Although Humberto appears unlikely to unseat Gustav as the latest first hurricane to form in recent decades, it does edge 2001's Erin for the No. 2 spot.

The all-time record for a late arrival falls to a hurricane that formed Oct. 8, 1905, according to the National Hurricane Center.

Humberto, the 2013 season's eighth named storm, currently is dumping heavy rain on the southern Cape Verde Islands, where tropical storm warnings have been posted.

Humberto sports maximum sustained winds of 40 miles an hour, with tropical storm-force winds extending up to 60 miles from its center. Forecasters expect Humberto's maximum sustained winds to top out at about 90 miles an hour – making it a strong category 1 hurricane – by Thursday morning. By Saturday, its winds are expected to drop back to tropical storm strength.

Track forecasts call for the storm's center to hook northward after it clears the Cape Verde Islands overnight Monday, then take a jog to the northwest at the weekend. By then, Humberto's center is expected to be roughly 2,700 miles east of the Bahamas, well away from any land.

The 2013 Atlantic hurricane season, which runs from June 1 to Nov. 30, is well into its mid-August-through-late-October peak. And while the first hurricane is late to arrive, the season is running above normal for named storms as a whole. Based on the 1966-2009 average, the eighth named storm usually doesn't appear until around Sept. 24.

Several factors have held tropical storms' graduation to hurricane status at bay in the Atlantic, notes Dan Kottlowski, a senior meteorologist and hurricane expert at Accuweather, a forecasting firm in State College, Pa.

The wide sweep of clockwise winds from a mid-level high-pressure system centered off the coasts of Portugal and northern Africa has swung out over the Atlantic in the region where the storm systems that spawn tropical cyclones form.

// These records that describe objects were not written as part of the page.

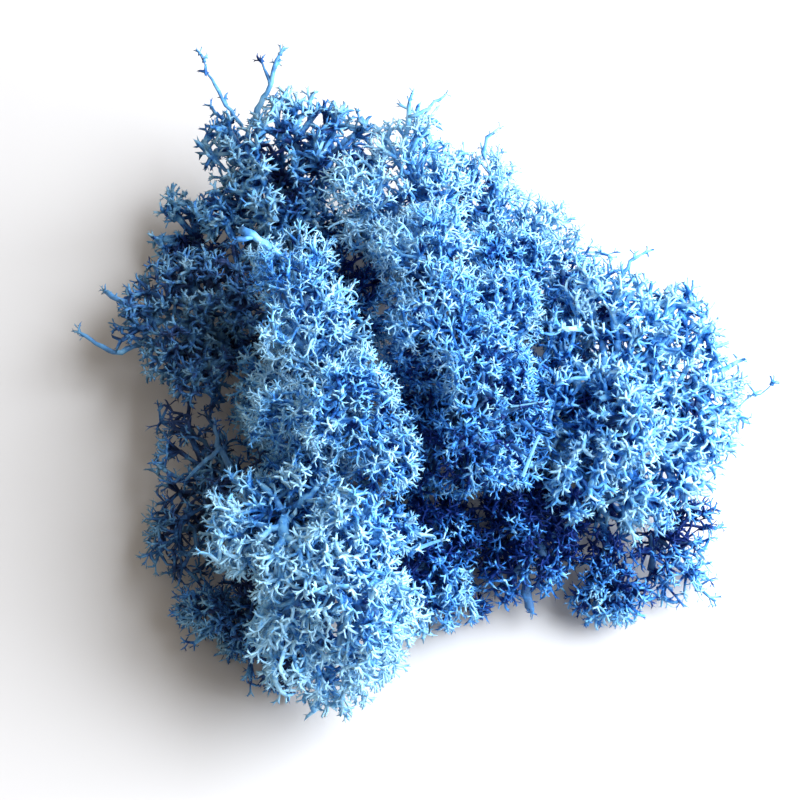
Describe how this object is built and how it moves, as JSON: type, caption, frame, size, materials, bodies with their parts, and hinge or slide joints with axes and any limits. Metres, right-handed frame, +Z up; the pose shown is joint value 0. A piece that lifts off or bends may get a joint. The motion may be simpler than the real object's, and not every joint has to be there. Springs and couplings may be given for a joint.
{
  "type": "moss clump",
  "caption": "Loose clump of blue dyed preserved reindeer moss, cushion-shaped plants with finely forked branches tangled together, resting on a surface.",
  "frame": {"origin": "middle of the footprint, at the level of the surface that the clump rests on", "axes": "+Z up; the picture looks along +Y and steeply down, so +X is to its right"},
  "size_m": [0.1138, 0.1128, 0.0471],
  "materials": {
    "sky_blue_moss": "matte, dry plant fibre",
    "azure_moss": "matte, dry plant fibre",
    "ultramarine_moss": "matte, dry plant fibre",
    "dark_blue_moss": "matte, dry plant fibre",
    "pale_stem": "matte, dry plant fibre"
  },
  "bodies": {
    "root": {"front_cushion": "sky_blue_moss", "front_left_lobe": "dark_blue_moss", "middle_cushion": "sky_blue_moss", "centre_cushion": "ultramarine_moss", "upper_cushion": "sky_blue_moss", "back_right_cushion": "sky_blue_moss", "right_cushion": "azure_moss", "right_low_lace": "azure_moss", "low_dark_cushion": "dark_blue_moss", "bottom_cushion": "azure_moss", "bottom_middle_cushion": "dark_blue_moss", "left_lace": "dark_blue_moss", "left_upper_cushion": "dark_blue_moss", "top_left_cushion": "dark_blue_moss", "left_top_sprig": "sky_blue_moss", "loose_stalk": "pale_stem", "loose_needle": "pale_stem"}
  },
  "joints": []
}
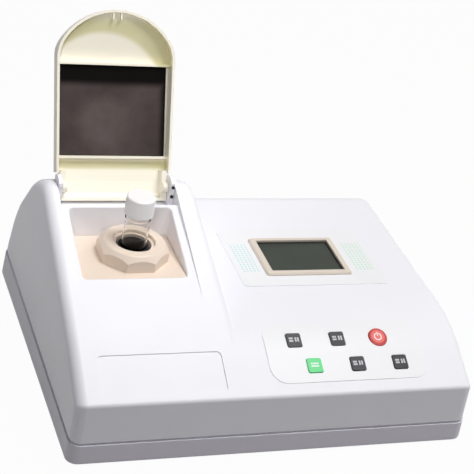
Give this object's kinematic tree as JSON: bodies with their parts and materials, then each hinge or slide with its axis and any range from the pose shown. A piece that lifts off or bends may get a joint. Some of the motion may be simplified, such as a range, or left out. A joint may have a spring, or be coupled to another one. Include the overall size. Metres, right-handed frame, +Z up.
{
  "type": "chemical oxygen demand analyser",
  "caption": "Wedge-shaped bench analyser with a hinged lid open over a well holding a capped vial, and a console with display and keys.",
  "frame": {"origin": "centre of the housing footprint, on the bench under the feet", "axes": "+X to the right seen from the front, +Y to the back, +Z up"},
  "size_m": [0.3514, 0.2833, 0.2749],
  "materials": {
    "housing_upper": "satin, fine mould texture",
    "housing_lower": "satin, fine mould texture",
    "cream_plastic": "satin, slightly yellowed",
    "beige_plastic": "satin",
    "foam": "matte, soft",
    "black_plastic": "matte",
    "cap_plastic": "satin",
    "vial_glass": "clear",
    "sample": "clear liquid",
    "overlay": "satin print sheet",
    "bezel": "satin",
    "window": "clear",
    "lcd": "liquid crystal face",
    "dark_key": "satin",
    "green_key": "satin",
    "red_key": "satin",
    "board": "solder resist",
    "component": "moulded",
    "steel": "zinc plated",
    "spring_steel": "bright wire",
    "dark_screw": "blackened",
    "rubber": "matte",
    "lens_glass": "clear"
  },
  "bodies": {
    "housing": {"upper_shell": "housing_upper", "lower_shell": "housing_lower", "rubber_feet": "rubber", "base_screws": "steel", "well_floor_plate": "beige_plastic", "vial_collar": "beige_plastic", "cell_block": "black_plastic", "light_source": "black_plastic", "source_lens": "lens_glass", "optical_filter": "lens_glass", "photodiode": "component", "detector_board": "board", "lift_spring": "spring_steel", "hinge_bracket_left": "cream_plastic", "hinge_bracket_right": "cream_plastic", "hinge_pins": "steel", "hinge_screws": "dark_screw", "display_bezel": "bezel", "display_window": "window", "lcd_panel": "lcd", "display_board": "board", "board_screws": "steel", "display_overlay": "overlay", "keypad_overlay": "overlay", "keypad_board": "board", "key_switches": "component", "main_board": "board", "board_chips": "component", "power_module": "board", "power_inlet": "black_plastic", "data_port": "steel"},
    "lid": {"lid_shell": "cream_plastic", "lid_foam_pad": "foam"},
    "sleeve": {"vial_sleeve": "black_plastic"},
    "vial": {"vial_glass": "vial_glass", "vial_sample": "sample"},
    "cap": {"vial_cap": "cap_plastic"},
    "key_back_left_body": {"key_back_left": "dark_key"},
    "key_back_middle_body": {"key_back_middle": "dark_key"},
    "power_button_body": {"power_button": "red_key"},
    "key_green_body": {"key_green": "green_key"},
    "key_front_middle_body": {"key_front_middle": "dark_key"},
    "key_front_right_body": {"key_front_right": "dark_key"}
  },
  "joints": [
    {"name": "lid_hinge", "type": "hinge", "parent": "housing", "child": "lid", "pos_m": [-0.1065, 0.056, 0.13957], "axis": [1, 0, 0], "range_deg": [0, 136.2]},
    {"name": "sleeve_drop", "type": "slide", "parent": "housing", "child": "sleeve", "axis": [0, 0, -1], "range_m": [0, 0.0384], "stiffness_N_per_m": 15, "springref_m": -0.03, "deforming": ["lift_spring"]},
    {"name": "vial_lift", "type": "slide", "parent": "sleeve", "child": "vial", "axis": [0, 0, -1], "range_m": [-0.07, 0]},
    {"name": "cap_turn", "type": "hinge", "parent": "vial", "child": "cap", "pos_m": [-0.1002, 0.0025, 0.154], "axis": [0, 0, 1], "range_deg": [0, 450]},
    {"name": "key_back_left_press", "type": "slide", "parent": "housing", "child": "key_back_left_body", "axis": [0, 0.4392, -0.8984], "range_m": [0, 0.0005], "stiffness_N_per_m": 400, "springref_m": -0.001},
    {"name": "key_back_middle_press", "type": "slide", "parent": "housing", "child": "key_back_middle_body", "axis": [0, 0.4392, -0.8984], "range_m": [0, 0.0005], "stiffness_N_per_m": 400, "springref_m": -0.001},
    {"name": "power_button_press", "type": "slide", "parent": "housing", "child": "power_button_body", "axis": [0, 0.4392, -0.8984], "range_m": [0, 0.0005], "stiffness_N_per_m": 400, "springref_m": -0.001},
    {"name": "key_green_press", "type": "slide", "parent": "housing", "child": "key_green_body", "axis": [0, 0.4392, -0.8984], "range_m": [0, 0.0005], "stiffness_N_per_m": 400, "springref_m": -0.001},
    {"name": "key_front_middle_press", "type": "slide", "parent": "housing", "child": "key_front_middle_body", "axis": [0, 0.4392, -0.8984], "range_m": [0, 0.0005], "stiffness_N_per_m": 400, "springref_m": -0.001},
    {"name": "key_front_right_press", "type": "slide", "parent": "housing", "child": "key_front_right_body", "axis": [0, 0.4392, -0.8984], "range_m": [0, 0.0005], "stiffness_N_per_m": 400, "springref_m": -0.001}
  ],
  "couplings": [
    {"joint": "sleeve_drop", "follows": "lid_hinge", "m_per_rad": 0.016149}
  ]
}
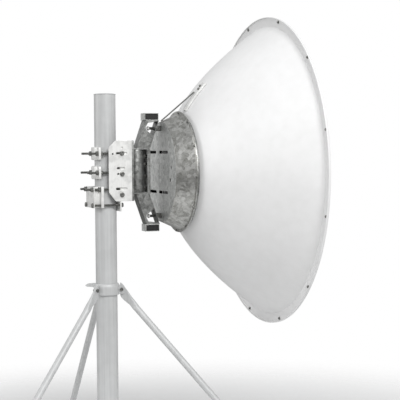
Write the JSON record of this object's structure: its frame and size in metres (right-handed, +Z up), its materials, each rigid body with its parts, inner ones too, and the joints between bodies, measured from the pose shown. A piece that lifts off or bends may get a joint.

That has set up wind shear – a change in wind speed or direction with altitude – that can slow or prevent a storm system from organizing into a rotating tropical cyclone.

Forecasters have seen such features before, Mr. Kottlowski says, but "what's unusual is that it's been sitting there for almost two weeks."

At the same time, a large, persistent area of high pressure over the central US this summer has driven westerly winds deep into the low latitudes, where they turn to cross the Atlantic. This serves up its own wind shear and delivers relatively dry air into the main development region for Atlantic tropical cyclones.

Meanwhile, another surface persistent high-pressure system – this one between the Azores and Bermuda – has swept winds across Portugal and driven hot dry air deep into the main storm-forming region, as well, stifling storm formation. Humberto was preceded by three tropical-cyclone precursors – tropical waves – that encountered that dry air.

"There's three storms that bit the dust immediately," he says. "If that dry air wasn't there, these things probably would have been hurricanes."

Still, he cautions that the season isn't over yet. In 2001, when Erin made its late appearance, the season ended with nine hurricanes in the books. In 1998, hurricane Mitch formed in late October in the southern Caribbean. The storm killed 19 people and inflicted an estimated $6.2 billion in damage in Central America and on the Yucatan Peninsula.

This year, Kottlowsi says, conditions there appear much more fertile for tropical cyclone formation. The atmosphere has been delivering very little shear, a lot of heavy rain, and low surface pressures.

"There's a lot of factors in play that could still make this a fairly active season," he says.